## Stored data:

----

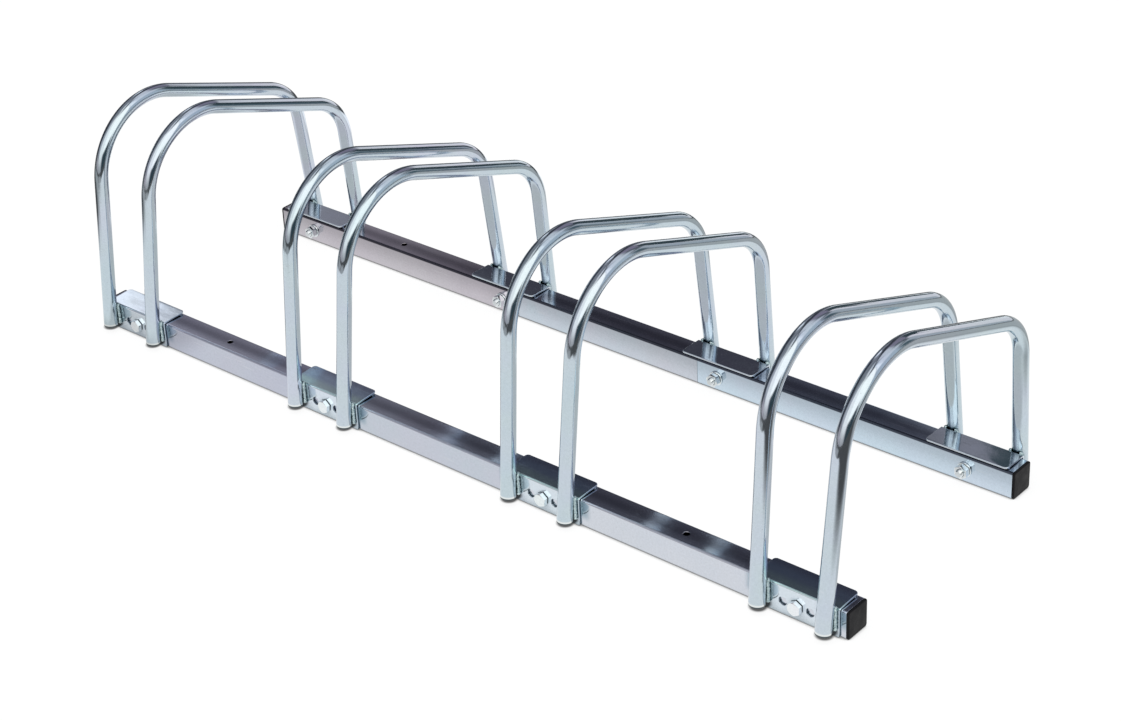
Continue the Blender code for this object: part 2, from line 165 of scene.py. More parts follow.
# End caps: the crown's rings are shares of the head's size
CAP_HEAD = 0.0027
CAP_EDGE = 0.0012
CAP_STEPS = 5
CAP_BACK_EDGE = (0.0003, 0.0004)
CAP_CROWN = 0.0003
CAP_CROWN_RINGS = (0.06, 0.3, 0.55, 0.8)
CAP_CROWN_CORNER = 0.09
CAP_CORNER_SHARE = 0.6
CAP_CORNER = 0.001
# Its stem of sections: size, corner radius and place along X, from the head over two fins into the hollow
CAP_CORE = (0.0224, 0.0010)
CAP_FIN = (0.0270, 0.0015)
CAP_HOLLOW = (0.0188, 0.0006)
CAP_STEM = [(*CAP_CORE, GAP)]
for fin_x in (-0.0039, -0.0089):
    CAP_STEM += [(*CAP_CORE, fin_x), (*CAP_FIN, fin_x), (*CAP_FIN, fin_x - 0.00084), (*CAP_CORE, fin_x - 0.0012)]
CAP_STEM += [(*CAP_CORE, -0.0150), (*CAP_HOLLOW, -0.0150), (*CAP_HOLLOW, -0.0005), (0.0020, 0.0005, -0.0005)]

ROW_TURNS = {"front": Matrix(), "back": Matrix.Rotation(pi, 4, "Z")}

scene = bpy.context.scene


def smoothstep(value):
    value = min(max(value, 0.0), 1.0)
    return value * value * (3 - 2 * value)


def along_y(x, y, z):
    return Matrix.Translation((x, y, z)) @ Matrix.Rotation(-pi / 2, 4, "X")


def mesh_object(name, verts, faces):
    mesh = bpy.data.meshes.new(name)
    mesh.from_pydata([tuple(v) for v in verts], [], faces)
    mesh.update()
    obj = bpy.data.objects.new(name, mesh)
    scene.collection.objects.link(obj)
    return obj


def loft(rings, closed=False):
    """Quads between rings of equal length. An open loft gets its two end rings filled."""
    count = len(rings[0])
    verts = [point for ring in rings for point in ring]
    faces = []
    for i in range(len(rings) if closed else len(rings) - 1):
        a, b = i * count, (i + 1) % len(rings) * count
        for k in range(count):
            m = (k + 1) % count
            faces.append((a + k, a + m, b + m, b + k))
    if not closed:
        faces.append(tuple(reversed(range(count))))
        faces.append(tuple(range((len(rings) - 1) * count, len(rings) * count)))
    return verts, faces


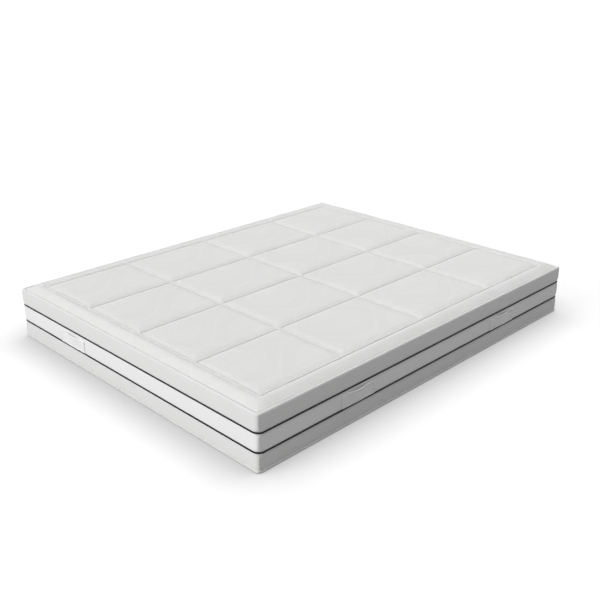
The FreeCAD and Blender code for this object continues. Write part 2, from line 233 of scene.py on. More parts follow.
class Finish:
    """A material under construction, with its shader's constant settings given by name."""

    def __init__(self, name, **constants):
        self.material = bpy.data.materials.new(name)
        self.material.use_nodes = True
        self.tree = self.material.node_tree
        self.shader = self.tree.nodes["Principled BSDF"]
        for socket, value in constants.items():
            self.shader.inputs[socket.replace("_", " ")].default_value = value

    def node(self, kind, options=None, **inputs):
        node = self.tree.nodes.new("ShaderNode" + kind)
        for key, value in (options or {}).items():
            setattr(node, key, value)
        for key, value in inputs.items():
            socket = node.inputs[int(key[1:]) if key[1:].isdigit() else key.replace("_", " ")]
            self.feed(socket, value)
        return node

    def feed(self, socket, value):
        if isinstance(value, Value):
            self.tree.links.new(value.socket, socket)
        elif isinstance(value, bpy.types.NodeSocket):
            self.tree.links.new(value, socket)
        else:
            socket.default_value = value

    def value(self, socket):
        return Value(self.tree, socket)

    def place(self):
        """x, y and z of the piece's own coordinates, as values."""
        coordinates = self.node("TexCoord").outputs["Object"]
        parts = self.node("SeparateXYZ", Vector=coordinates)
        return [self.value(s) for s in parts.outputs], coordinates

    def cloth(self):
        """Run along and across the cloth in metres, as values and as a vector."""
        uv = self.node("UVMap", {"uv_map": "cloth"}).outputs["UV"]
        parts = self.node("SeparateXYZ", Vector=uv)
        return self.value(parts.outputs[0]), self.value(parts.outputs[1]), uv

    def noise(self, vector, scale, detail=2.0, rough=0.5):
        node = self.node("TexNoise", Vector=vector, Scale=scale, Detail=detail, Roughness=rough)
        return self.value(node.outputs["Fac"])

    def tint(self, colour_value, factor):
        """A colour multiplied by a value."""
        mix = self.node("VectorMath", {"operation": "SCALE"}, Vector=colour_value, Scale=factor)
        return mix.outputs["Vector"]

    def bump(self, height, depth, strength=1.0):
        node = self.node("Bump", Height=height, Distance=depth, Strength=strength)
        self.feed(self.shader.inputs["Normal"], node.outputs["Normal"])


def knit(finish, run, across, gauge):
    """Rows of small rounded loops, 0 to 1."""
    turns = 2 * math.pi / gauge
    columns = (run * turns).sin() * 0.5 + 0.5
    rows = (across * turns + (run * (turns / 2)).sin() * 1.2).sin() * 0.5 + 0.5
    return (columns * rows).power(0.6)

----

## Given instruction:
Output each record exactly, leaving nothing out.

## Answer below:
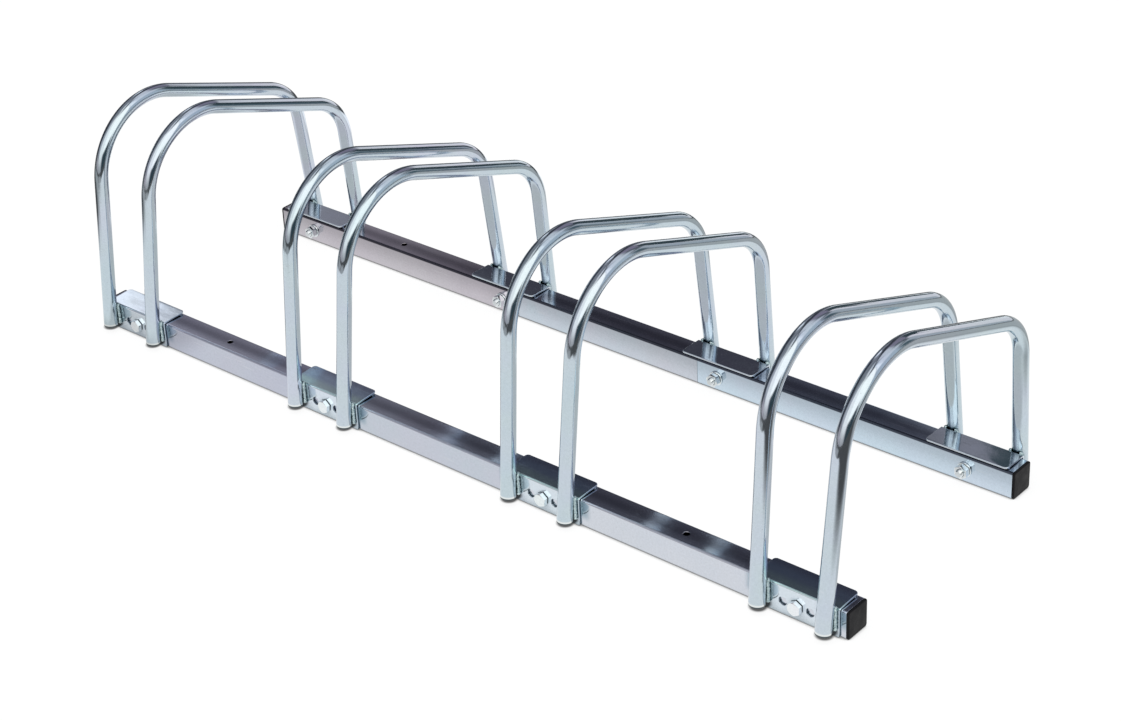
Continue the Blender code for this object: part 2, from line 165 of scene.py. More parts follow.
# End caps: the crown's rings are shares of the head's size
CAP_HEAD = 0.0027
CAP_EDGE = 0.0012
CAP_STEPS = 5
CAP_BACK_EDGE = (0.0003, 0.0004)
CAP_CROWN = 0.0003
CAP_CROWN_RINGS = (0.06, 0.3, 0.55, 0.8)
CAP_CROWN_CORNER = 0.09
CAP_CORNER_SHARE = 0.6
CAP_CORNER = 0.001
# Its stem of sections: size, corner radius and place along X, from the head over two fins into the hollow
CAP_CORE = (0.0224, 0.0010)
CAP_FIN = (0.0270, 0.0015)
CAP_HOLLOW = (0.0188, 0.0006)
CAP_STEM = [(*CAP_CORE, GAP)]
for fin_x in (-0.0039, -0.0089):
    CAP_STEM += [(*CAP_CORE, fin_x), (*CAP_FIN, fin_x), (*CAP_FIN, fin_x - 0.00084), (*CAP_CORE, fin_x - 0.0012)]
CAP_STEM += [(*CAP_CORE, -0.0150), (*CAP_HOLLOW, -0.0150), (*CAP_HOLLOW, -0.0005), (0.0020, 0.0005, -0.0005)]

ROW_TURNS = {"front": Matrix(), "back": Matrix.Rotation(pi, 4, "Z")}

scene = bpy.context.scene


def smoothstep(value):
    value = min(max(value, 0.0), 1.0)
    return value * value * (3 - 2 * value)


def along_y(x, y, z):
    return Matrix.Translation((x, y, z)) @ Matrix.Rotation(-pi / 2, 4, "X")


def mesh_object(name, verts, faces):
    mesh = bpy.data.meshes.new(name)
    mesh.from_pydata([tuple(v) for v in verts], [], faces)
    mesh.update()
    obj = bpy.data.objects.new(name, mesh)
    scene.collection.objects.link(obj)
    return obj


def loft(rings, closed=False):
    """Quads between rings of equal length. An open loft gets its two end rings filled."""
    count = len(rings[0])
    verts = [point for ring in rings for point in ring]
    faces = []
    for i in range(len(rings) if closed else len(rings) - 1):
        a, b = i * count, (i + 1) % len(rings) * count
        for k in range(count):
            m = (k + 1) % count
            faces.append((a + k, a + m, b + m, b + k))
    if not closed:
        faces.append(tuple(reversed(range(count))))
        faces.append(tuple(range((len(rings) - 1) * count, len(rings) * count)))
    return verts, faces


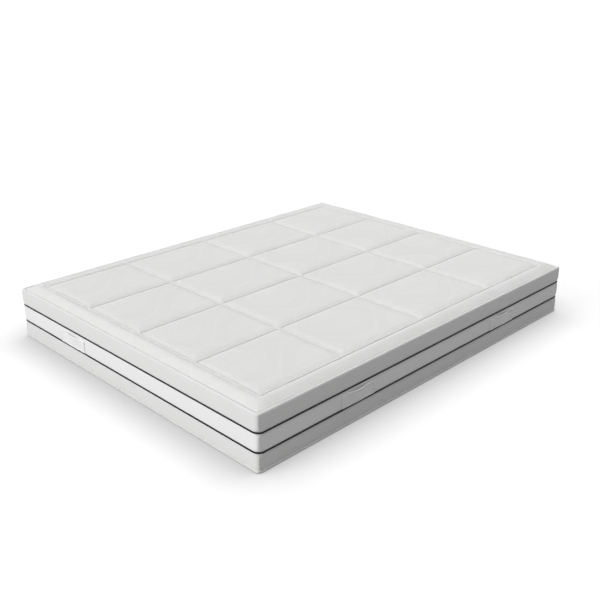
The FreeCAD and Blender code for this object continues. Write part 2, from line 233 of scene.py on. More parts follow.
class Finish:
    """A material under construction, with its shader's constant settings given by name."""

    def __init__(self, name, **constants):
        self.material = bpy.data.materials.new(name)
        self.material.use_nodes = True
        self.tree = self.material.node_tree
        self.shader = self.tree.nodes["Principled BSDF"]
        for socket, value in constants.items():
            self.shader.inputs[socket.replace("_", " ")].default_value = value

    def node(self, kind, options=None, **inputs):
        node = self.tree.nodes.new("ShaderNode" + kind)
        for key, value in (options or {}).items():
            setattr(node, key, value)
        for key, value in inputs.items():
            socket = node.inputs[int(key[1:]) if key[1:].isdigit() else key.replace("_", " ")]
            self.feed(socket, value)
        return node

    def feed(self, socket, value):
        if isinstance(value, Value):
            self.tree.links.new(value.socket, socket)
        elif isinstance(value, bpy.types.NodeSocket):
            self.tree.links.new(value, socket)
        else:
            socket.default_value = value

    def value(self, socket):
        return Value(self.tree, socket)

    def place(self):
        """x, y and z of the piece's own coordinates, as values."""
        coordinates = self.node("TexCoord").outputs["Object"]
        parts = self.node("SeparateXYZ", Vector=coordinates)
        return [self.value(s) for s in parts.outputs], coordinates

    def cloth(self):
        """Run along and across the cloth in metres, as values and as a vector."""
        uv = self.node("UVMap", {"uv_map": "cloth"}).outputs["UV"]
        parts = self.node("SeparateXYZ", Vector=uv)
        return self.value(parts.outputs[0]), self.value(parts.outputs[1]), uv

    def noise(self, vector, scale, detail=2.0, rough=0.5):
        node = self.node("TexNoise", Vector=vector, Scale=scale, Detail=detail, Roughness=rough)
        return self.value(node.outputs["Fac"])

    def tint(self, colour_value, factor):
        """A colour multiplied by a value."""
        mix = self.node("VectorMath", {"operation": "SCALE"}, Vector=colour_value, Scale=factor)
        return mix.outputs["Vector"]

    def bump(self, height, depth, strength=1.0):
        node = self.node("Bump", Height=height, Distance=depth, Strength=strength)
        self.feed(self.shader.inputs["Normal"], node.outputs["Normal"])


def knit(finish, run, across, gauge):
    """Rows of small rounded loops, 0 to 1."""
    turns = 2 * math.pi / gauge
    columns = (run * turns).sin() * 0.5 + 0.5
    rows = (across * turns + (run * (turns / 2)).sin() * 1.2).sin() * 0.5 + 0.5
    return (columns * rows).power(0.6)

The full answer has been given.